### GIVEN INSTRUCTION
Repeat the data verbatim.

((

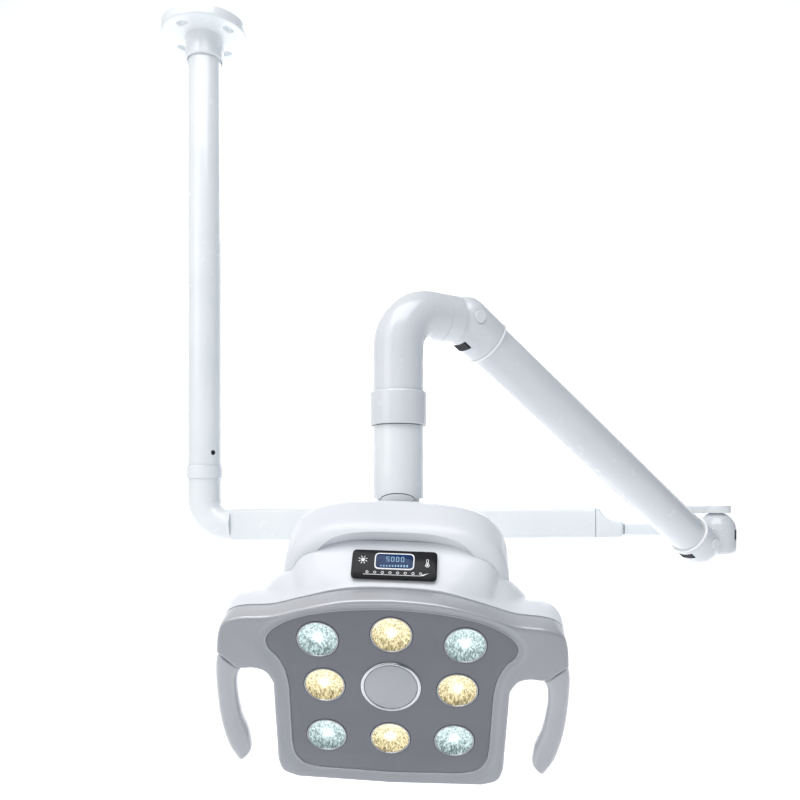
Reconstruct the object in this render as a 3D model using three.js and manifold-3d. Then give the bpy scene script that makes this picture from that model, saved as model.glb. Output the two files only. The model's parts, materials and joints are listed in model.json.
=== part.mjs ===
// Ceiling-mounted dental operating light, in millimetres with +Z up.
// The origin is the centre of the face that lies against the ceiling, on the drop tube's axis.
// The beam runs out from the drop tube, the spring arm swings about the spindle at the beam's end,
// and the lamp head hangs from the neck below the gooseneck at the spring arm's far end.

import * as THREE from "three";
import { mergeVertices } from "three/addons/utils/BufferGeometryUtils.js";
import Module from "manifold-3d";

const wasm = await Module();
wasm.setup();

// ---- Driving dimensions ----
const DEG = Math.PI / 180;
const FIT = 0.3; // gap between pieces that touch

const plateRadius = 55;
const plateThickness = 13;
const plateSlotAngles = [59, 149, 239, 329];
const bossRadius = 24.5;
const bossBottom = -43;
const tubeRadius = 21;
const tubeWall = 3;
const elbowTop = -583;
const elbowBend = 34;
const beamAxis = -643;
const beamHeading = -9.07 * DEG;
const beamStart = 40;
const beamEnd = 493;
const beamTop = -622;
const beamWidth = 32;
const spindleReach = 632.9;

const armHeading = 213.3 * DEG;
const armElevation = 32.05 * DEG;
const armLength = 400;
const lowestElevation = -28 * DEG;
const highestElevation = 45 * DEG;
const hingeOffset = 34; // spindle axis to the lower hinge
const hingeHeight = -662.8;
const sleeveRadius = 23;
const eyeRadius = 17;
const tongueHalfWidth = 8;
const slotHalfWidth = 8.6;
const pinRadius = 4;
const rodDrop = 10.5; // levelling rod's pivots, straight below the hinges
const rodRadius = 2.5;

const neckOffset = 73; // upper hinge to the neck's axis
const neckRadius = 22;
const gooseneckBend = 32;
const collarTop = -521.6;
const collarBottom = -550.7;
const neckBottom = -614;
const neckTurn = -3.4 * DEG;
const tiltHeight = -655;
const faceTilt = 26 * DEG; // the light's axis below the horizontal
const headRoll = -2.2 * DEG;
const faceBelowTilt = 76; // tilt axis to the middle of the lens plate, along the plate
const faceAheadOfTilt = 98; // and square to it

const frameDepth = 19.5;
const lensRadius = 16.5;
const lensSpots = [
  [-57.7, 43], [0, 50], [57.7, 43], [-53.4, -1], [53.4, -1], [-53, -53], [0, -53.6], [53, -53],
];

// ---- Working with solids ----
// Drops triangles that have shrunk to a line, and turns an inside-out mesh right side out.
function tidied(geometry) {
  const bare = geometry.index ? geometry.toNonIndexed() : geometry.clone();
  bare.deleteAttribute("normal");
  bare.deleteAttribute("uv");
  const merged = mergeVertices(bare, 1e-3);
  const corners = merged.index.array;
  const kept = [];
  for (let i = 0; i < corners.length; i += 3) {
    const [a, b, c] = [corners[i], corners[i + 1], corners[i + 2]];
    if (a !== b && b !== c && c !== a) kept.push(a, b, c);
  }
  const position = merged.attributes.position;
  const [p, q, r] = [new THREE.Vector3(), new THREE.Vector3(), new THREE.Vector3()];
  let volume = 0;
  for (let i = 0; i < kept.length; i += 3) {
    p.fromBufferAttribute(position, kept[i]);
    q.fromBufferAttribute(position, kept[i + 1]);
    r.fromBufferAttribute(position, kept[i + 2]);
    volume += p.dot(q.cross(r));
  }
  if (volume < 0) kept.reverse();
  merged.setIndex(kept);
  return merged;
}

function toSolid(geometry) {
  const closed = tidied(geometry);
  return new wasm.Manifold(new wasm.Mesh({
    numProp: 3,
    vertProperties: new Float32Array(closed.attributes.position.array),
    triVerts: new Uint32Array(closed.index.array),
  }));
}

function toGeometry(solid) {
  const mesh = solid.getMesh();
  const geometry = new THREE.BufferGeometry();
  geometry.setAttribute("position", new THREE.BufferAttribute(new Float32Array(mesh.vertProperties), 3));
  geometry.setIndex([...mesh.triVerts]);
  return geometry;
}

function join(first, ...others) {
  return toGeometry(others.reduce((whole, next) => whole.add(toSolid(next)), toSolid(first)));
}

function cut(first, ...tools) {
  return toGeometry(tools.reduce((whole, next) => whole.subtract(toSolid(next)), toSolid(first)));
}

// ---- Basic shapes ----
// A turned shape about Z, from [radius, height] points that start and end on the axis or close.
function turned(profile, segments = 24) {
  const points = profile.map(([radius, height]) => new THREE.Vector2(radius, height));
  return new THREE.LatheGeometry(points, segments).rotateX(Math.PI / 2);
}

function disc(radius, bottom, top, segments = 24) {
  return turned([[0, bottom], [radius, bottom], [radius, top], [0, top]], segments);
}

function ring(inner, outer, bottom, top, segments = 24) {
  const profile = [[inner, bottom], [outer, bottom], [outer, top], [inner, top], [inner, bottom]];
  return turned(profile, segments);
}

const alongX = (geometry) => geometry.rotateY(Math.PI / 2);
const alongY = (geometry) => geometry.rotateX(-Math.PI / 2);

function block(low, high) {
  const size = high.map((value, axis) => value - low[axis]);
  const middle = high.map((value, axis) => (value + low[axis]) / 2);
  return new THREE.BoxGeometry(...size).translate(...middle);
}

function shapeOf(points) {
  return new THREE.Shape(points.map(([x, y]) => new THREE.Vector2(x, y)));
}

// A flat outline in X and Y, made solid from z = bottom to z = top, with rounded edges if asked.
function slab(points, bottom, top, rounding = 0) {
  return new THREE.ExtrudeGeometry(shapeOf(points), {
    depth: top - bottom - 2 * rounding,
    bevelEnabled: rounding > 0,
    bevelThickness: rounding,
    bevelSize: rounding,
    bevelOffset: -rounding,
    bevelSegments: 2,
  }).translate(0, 0, bottom + rounding);
}

// An outline in X and Z, made solid across Y.
function sideSlab(points, halfWidth, rounding = 0) {
  return slab(points, -halfWidth, halfWidth, rounding).rotateX(Math.PI / 2);
}

// A pipe that runs from one point to another, turns a right angle and runs on, in the X-Z plane.
function bentPipe(start, corner, end, bend, outer, inner, steps) {
  const toward = (from, to) => new THREE.Vector3().subVectors(to, from).normalize();
  const before = corner.clone().addScaledVector(toward(corner, start), bend);
  const after = corner.clone().addScaledVector(toward(corner, end), bend);
  const centre = before.clone().add(after).sub(corner);
  const path = [start];
  for (let i = 0; i <= steps; i += 1) {
    const angle = (i / steps) * Math.PI / 2;
    const spoke = new THREE.Vector3().subVectors(before, centre).multiplyScalar(Math.cos(angle));
    const swing = new THREE.Vector3().subVectors(after, centre).multiplyScalar(Math.sin(angle));
    path.push(centre.clone().add(spoke).add(swing));
  }
  path.push(end);
  return tube(path, outer, inner);
}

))

### PROBLEM SOLUTION
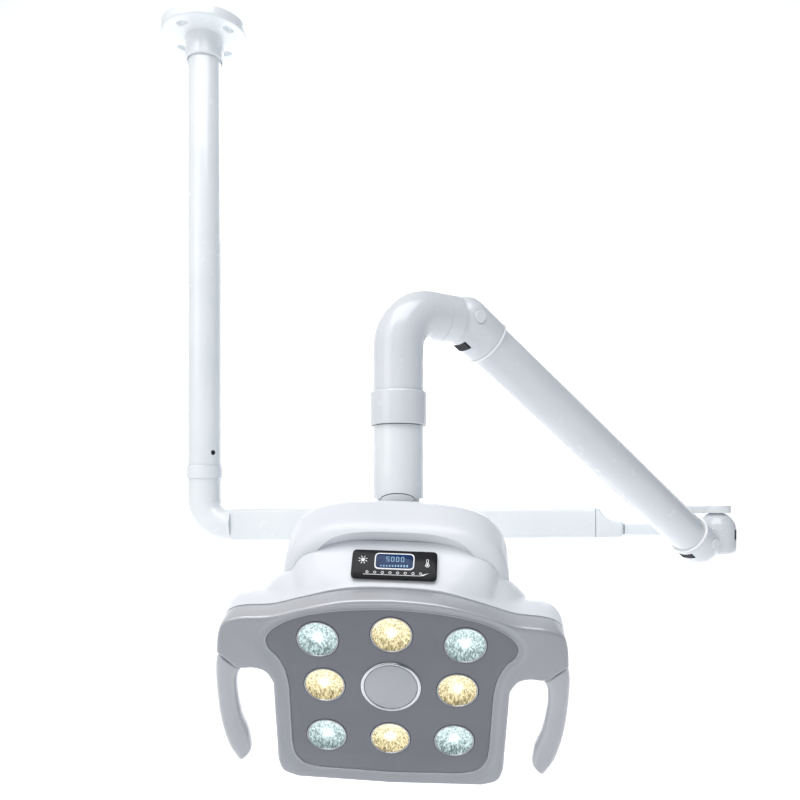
Reconstruct the object in this render as a 3D model using three.js and manifold-3d. Then give the bpy scene script that makes this picture from that model, saved as model.glb. Output the two files only. The model's parts, materials and joints are listed in model.json.
=== part.mjs ===
// Ceiling-mounted dental operating light, in millimetres with +Z up.
// The origin is the centre of the face that lies against the ceiling, on the drop tube's axis.
// The beam runs out from the drop tube, the spring arm swings about the spindle at the beam's end,
// and the lamp head hangs from the neck below the gooseneck at the spring arm's far end.

import * as THREE from "three";
import { mergeVertices } from "three/addons/utils/BufferGeometryUtils.js";
import Module from "manifold-3d";

const wasm = await Module();
wasm.setup();

// ---- Driving dimensions ----
const DEG = Math.PI / 180;
const FIT = 0.3; // gap between pieces that touch

const plateRadius = 55;
const plateThickness = 13;
const plateSlotAngles = [59, 149, 239, 329];
const bossRadius = 24.5;
const bossBottom = -43;
const tubeRadius = 21;
const tubeWall = 3;
const elbowTop = -583;
const elbowBend = 34;
const beamAxis = -643;
const beamHeading = -9.07 * DEG;
const beamStart = 40;
const beamEnd = 493;
const beamTop = -622;
const beamWidth = 32;
const spindleReach = 632.9;

const armHeading = 213.3 * DEG;
const armElevation = 32.05 * DEG;
const armLength = 400;
const lowestElevation = -28 * DEG;
const highestElevation = 45 * DEG;
const hingeOffset = 34; // spindle axis to the lower hinge
const hingeHeight = -662.8;
const sleeveRadius = 23;
const eyeRadius = 17;
const tongueHalfWidth = 8;
const slotHalfWidth = 8.6;
const pinRadius = 4;
const rodDrop = 10.5; // levelling rod's pivots, straight below the hinges
const rodRadius = 2.5;

const neckOffset = 73; // upper hinge to the neck's axis
const neckRadius = 22;
const gooseneckBend = 32;
const collarTop = -521.6;
const collarBottom = -550.7;
const neckBottom = -614;
const neckTurn = -3.4 * DEG;
const tiltHeight = -655;
const faceTilt = 26 * DEG; // the light's axis below the horizontal
const headRoll = -2.2 * DEG;
const faceBelowTilt = 76; // tilt axis to the middle of the lens plate, along the plate
const faceAheadOfTilt = 98; // and square to it

const frameDepth = 19.5;
const lensRadius = 16.5;
const lensSpots = [
  [-57.7, 43], [0, 50], [57.7, 43], [-53.4, -1], [53.4, -1], [-53, -53], [0, -53.6], [53, -53],
];

// ---- Working with solids ----
// Drops triangles that have shrunk to a line, and turns an inside-out mesh right side out.
function tidied(geometry) {
  const bare = geometry.index ? geometry.toNonIndexed() : geometry.clone();
  bare.deleteAttribute("normal");
  bare.deleteAttribute("uv");
  const merged = mergeVertices(bare, 1e-3);
  const corners = merged.index.array;
  const kept = [];
  for (let i = 0; i < corners.length; i += 3) {
    const [a, b, c] = [corners[i], corners[i + 1], corners[i + 2]];
    if (a !== b && b !== c && c !== a) kept.push(a, b, c);
  }
  const position = merged.attributes.position;
  const [p, q, r] = [new THREE.Vector3(), new THREE.Vector3(), new THREE.Vector3()];
  let volume = 0;
  for (let i = 0; i < kept.length; i += 3) {
    p.fromBufferAttribute(position, kept[i]);
    q.fromBufferAttribute(position, kept[i + 1]);
    r.fromBufferAttribute(position, kept[i + 2]);
    volume += p.dot(q.cross(r));
  }
  if (volume < 0) kept.reverse();
  merged.setIndex(kept);
  return merged;
}

function toSolid(geometry) {
  const closed = tidied(geometry);
  return new wasm.Manifold(new wasm.Mesh({
    numProp: 3,
    vertProperties: new Float32Array(closed.attributes.position.array),
    triVerts: new Uint32Array(closed.index.array),
  }));
}

function toGeometry(solid) {
  const mesh = solid.getMesh();
  const geometry = new THREE.BufferGeometry();
  geometry.setAttribute("position", new THREE.BufferAttribute(new Float32Array(mesh.vertProperties), 3));
  geometry.setIndex([...mesh.triVerts]);
  return geometry;
}

function join(first, ...others) {
  return toGeometry(others.reduce((whole, next) => whole.add(toSolid(next)), toSolid(first)));
}

function cut(first, ...tools) {
  return toGeometry(tools.reduce((whole, next) => whole.subtract(toSolid(next)), toSolid(first)));
}

// ---- Basic shapes ----
// A turned shape about Z, from [radius, height] points that start and end on the axis or close.
function turned(profile, segments = 24) {
  const points = profile.map(([radius, height]) => new THREE.Vector2(radius, height));
  return new THREE.LatheGeometry(points, segments).rotateX(Math.PI / 2);
}

function disc(radius, bottom, top, segments = 24) {
  return turned([[0, bottom], [radius, bottom], [radius, top], [0, top]], segments);
}

function ring(inner, outer, bottom, top, segments = 24) {
  const profile = [[inner, bottom], [outer, bottom], [outer, top], [inner, top], [inner, bottom]];
  return turned(profile, segments);
}

const alongX = (geometry) => geometry.rotateY(Math.PI / 2);
const alongY = (geometry) => geometry.rotateX(-Math.PI / 2);

function block(low, high) {
  const size = high.map((value, axis) => value - low[axis]);
  const middle = high.map((value, axis) => (value + low[axis]) / 2);
  return new THREE.BoxGeometry(...size).translate(...middle);
}

function shapeOf(points) {
  return new THREE.Shape(points.map(([x, y]) => new THREE.Vector2(x, y)));
}

// A flat outline in X and Y, made solid from z = bottom to z = top, with rounded edges if asked.
function slab(points, bottom, top, rounding = 0) {
  return new THREE.ExtrudeGeometry(shapeOf(points), {
    depth: top - bottom - 2 * rounding,
    bevelEnabled: rounding > 0,
    bevelThickness: rounding,
    bevelSize: rounding,
    bevelOffset: -rounding,
    bevelSegments: 2,
  }).translate(0, 0, bottom + rounding);
}

// An outline in X and Z, made solid across Y.
function sideSlab(points, halfWidth, rounding = 0) {
  return slab(points, -halfWidth, halfWidth, rounding).rotateX(Math.PI / 2);
}

// A pipe that runs from one point to another, turns a right angle and runs on, in the X-Z plane.
function bentPipe(start, corner, end, bend, outer, inner, steps) {
  const toward = (from, to) => new THREE.Vector3().subVectors(to, from).normalize();
  const before = corner.clone().addScaledVector(toward(corner, start), bend);
  const after = corner.clone().addScaledVector(toward(corner, end), bend);
  const centre = before.clone().add(after).sub(corner);
  const path = [start];
  for (let i = 0; i <= steps; i += 1) {
    const angle = (i / steps) * Math.PI / 2;
    const spoke = new THREE.Vector3().subVectors(before, centre).multiplyScalar(Math.cos(angle));
    const swing = new THREE.Vector3().subVectors(after, centre).multiplyScalar(Math.sin(angle));
    path.push(centre.clone().add(spoke).add(swing));
  }
  path.push(end);
  return tube(path, outer, inner);
}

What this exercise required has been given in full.